As such, these studies provide compelling evidence for the effectiveness of intelligent insole systems in preventing DFUs and reducing recurrence. Further research and technological advancements in this field hold the potential to revolutionize the management of DFUs, improving the quality of life for individuals with diabetes. In conclusion, these 11 studies collectively contribute valuable insights into DFU prevention and management. Intelligent insole systems, remote monitoring technologies, health coaching, and wearable sensorized insoles show diverse approaches, each with unique strengths and considerations. The findings underline the potential for personalized, continuous monitoring and feedback to revolutionize diabetic foot care. Further research, refinement of interventions, and technological advancements hold the key to improving outcomes for individuals with diabetes at risk of foot ulcers. While each study addresses specific aspects of DFU prevention and management, several commonalities and diverse approaches emerge. Intelligent insole systems, continuous monitoring, and personalized feedback demonstrate consistent efficacy in reducing DFU incidence and recurrence. The importance of patient adherence to alerts and the potential of in-shoe plantar pressure analysis in guiding footwear modifications proved to be of high importance, while remote monitoring technologies, such as foot-temperature monitoring, present promising accuracy for predicting DFUs. Moving forward, a concerted effort is needed to bridge the translational gap, refining sensor technologies for real-world applicability and enhancing the accessibility and user-friendliness of offloading interventions. Collaborative initiatives between researchers, clinicians, and technology developers are pivotal in shaping the future of DFU care, fostering a holistic and personalized approach that transcends the traditional boundaries of diabetic foot management.

5. Conclusions

The present systematic scoping review marks a pioneering effort in comprehensively assessing the impact of smart technologies on the health outcomes of DFU patients.

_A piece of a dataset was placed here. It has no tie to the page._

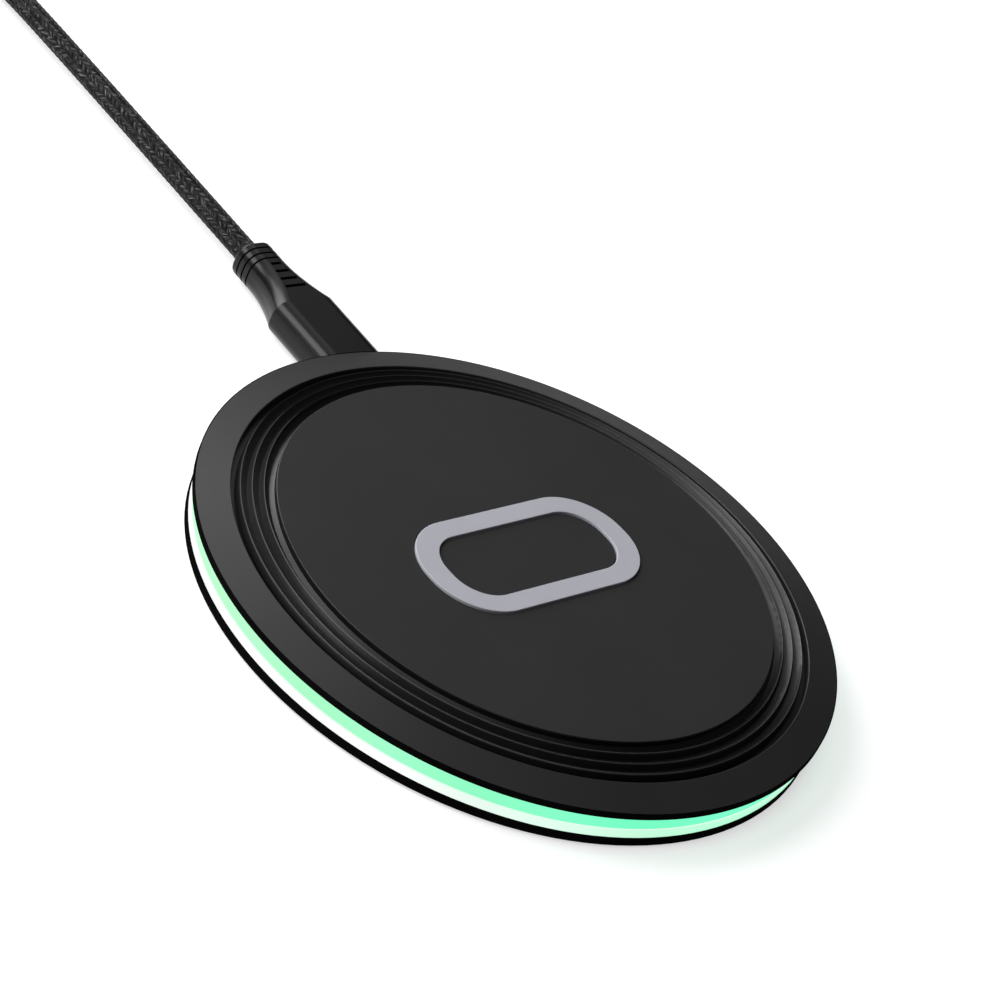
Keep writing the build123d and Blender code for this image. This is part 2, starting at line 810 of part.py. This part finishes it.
with BuildPart() as usb_a_housing:
    with BuildSketch(usb_a_plane(usb_a_start + usb_a_relief)):
        RectangleRounded(usb_a_width, usb_a_thickness, usb_a_corner)
    extrude(amount=-usb_a_length)
    fillet(usb_a_housing.edges().group_by(Axis.Y)[0], usb_a_bevel)
    fillet(usb_a_housing.edges().group_by(Axis.Y)[-1], usb_a_bevel)
    with BuildSketch(usb_a_plane(shell_root)):
        Rectangle(shell_width + 2 * shell_fit, shell_height + 2 * shell_fit)
    extrude(amount=-(usb_a_front - shell_root), mode=Mode.SUBTRACT)
save(usb_a_housing.part, "usb_a_housing")

with BuildPart() as usb_a_shell:
    with BuildSketch(usb_a_plane(shell_root)):
        RectangleRounded(shell_width, shell_height, 0.5)
        RectangleRounded(
            shell_width - 2 * shell_wall, shell_height - 2 * shell_wall, 0.25, mode=Mode.SUBTRACT
        )
    extrude(amount=-shell_length)
    with BuildSketch(Plane.XY.offset(usb_a_z)):
        with Locations((usb_a_x - 2.9, usb_a_tip - 5.2), (usb_a_x + 2.9, usb_a_tip - 5.2)):
            Rectangle(shell_window, shell_window)
    extrude(amount=shell_height, both=True, mode=Mode.SUBTRACT)
save(usb_a_shell.part, "usb_a_shell")

insert_width = shell_width - 2 * shell_wall - 0.3
z_insert = usb_a_z - shell_height / 2 + shell_wall + 0.05
with BuildPart() as usb_a_insert:
    with BuildSketch(Plane(origin=(usb_a_x, shell_root + 0.2, z_insert + insert_thickness / 2),
                           x_dir=(1, 0, 0), z_dir=(0, -1, 0))):
        Rectangle(insert_width, insert_thickness)
    extrude(amount=-(shell_length - 0.8))
save(usb_a_insert.part, "usb_a_insert")

with BuildPart() as usb_a_contacts:
    with BuildSketch(Plane.XY.offset(z_insert + insert_thickness)):
        for index in range(4):
            across = (index - 1.5) * contact_pitch
            with Locations((usb_a_x + across, usb_a_tip - 1.4 - contact_length / 2)):
                Rectangle(contact_width, contact_length)
    extrude(amount=contact_thickness)
save(usb_a_contacts.part, "usb_a_contacts")

print("rim", round(z_rim, 2), "top", round(z_top + grip_thickness, 2), "wire top", z_wire + wire_diameter / 2)
print("port mouth", round(port_mouth, 2), "back", round(port_back, 2), "plug tip", round(plug_tip, 2))
print("cover front", round(cover_front, 2), "cover end", round(cover_end, 2), "relief end", round(relief_end, 2))
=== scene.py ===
import math

import bmesh
import bpy
from mathutils import Matrix, Vector


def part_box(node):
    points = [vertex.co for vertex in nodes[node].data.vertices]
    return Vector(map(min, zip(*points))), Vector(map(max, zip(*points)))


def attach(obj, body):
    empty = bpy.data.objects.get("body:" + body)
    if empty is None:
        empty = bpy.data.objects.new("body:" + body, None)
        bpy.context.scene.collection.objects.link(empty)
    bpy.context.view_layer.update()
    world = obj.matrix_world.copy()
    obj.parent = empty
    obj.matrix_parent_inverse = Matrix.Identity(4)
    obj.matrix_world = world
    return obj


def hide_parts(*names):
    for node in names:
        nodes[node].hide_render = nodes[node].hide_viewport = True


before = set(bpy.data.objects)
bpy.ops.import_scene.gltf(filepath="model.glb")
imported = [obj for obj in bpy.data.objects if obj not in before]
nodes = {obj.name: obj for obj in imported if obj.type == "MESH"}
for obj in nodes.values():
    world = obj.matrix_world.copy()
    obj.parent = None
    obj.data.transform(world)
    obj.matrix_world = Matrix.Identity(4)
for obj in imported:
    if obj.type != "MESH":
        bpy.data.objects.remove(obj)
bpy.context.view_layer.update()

# The looks of a round wireless charging pad with a lit side band and a braided USB lead.
# Metres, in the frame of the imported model: +Z up, and +Y the way that the lead leaves the case.

MM = 0.001

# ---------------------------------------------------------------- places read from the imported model
CASE_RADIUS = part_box("top_bezel")[1].x
BAND_LOW, BAND_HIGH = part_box("light_ring")[0].z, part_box("light_ring")[1].z
LIP_LOW, LIP_HIGH = BAND_HIGH, BAND_HIGH + 1.0 * MM
PARTING = BAND_LOW + 0.37 * (BAND_HIGH - BAND_LOW)
LAMP_COUNT = 12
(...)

The results reveal a field characterized by promising advancements in sensor systems and offloading devices, offering a glimpse into the future of DFU management. Among the technologies, three distinct categories emerge: smart insoles for pressure monitoring and adjustment, smartwatches with coaching functionalities, and temperature monitoring devices. Data extraction indicates that smart insoles hold considerable promise, offering a means to actively monitor and potentially alter pressure distribution, thereby reducing the risk of ulcer development or progression. Additionally, temperature monitoring emerges as a potentially accessible and cost-effective tool, either as a standalone intervention or as a complementary technology alongside more sophisticated sensor systems. Furthermore, our review underscores the potential of self-management and patient observation in fostering awareness and behavior change. Empowering patients with tools for self-monitoring and personalized care may not only enhance adherence but also facilitate early intervention and prevention strategies, ultimately improving clinical outcomes. Due to significant heterogeneity in study designs, interventions, and outcome measures among the included studies, conducting a meaningful meta-analysis may not be feasible or appropriate at this point. Meta-analyses are typically most effective when the studies included in the analysis are sufficiently homogenous to allow for meaningful comparisons and pooling of data. However, in our systematic review, the diverse nature of the studies and the variability in methodologies may limit the interpretability and reliability of results. Instead, we opted to provide a narrative synthesis of the findings, which allowed us to qualitatively summarize and contextualize the evidence from the included studies. This approach enabled us to highlight key trends, common themes, and areas of consensus or divergence among the studies, providing valuable insights into the benefits and challenges of smart technologies in DFU management. Future reviews could consider conducting a meta-analysis.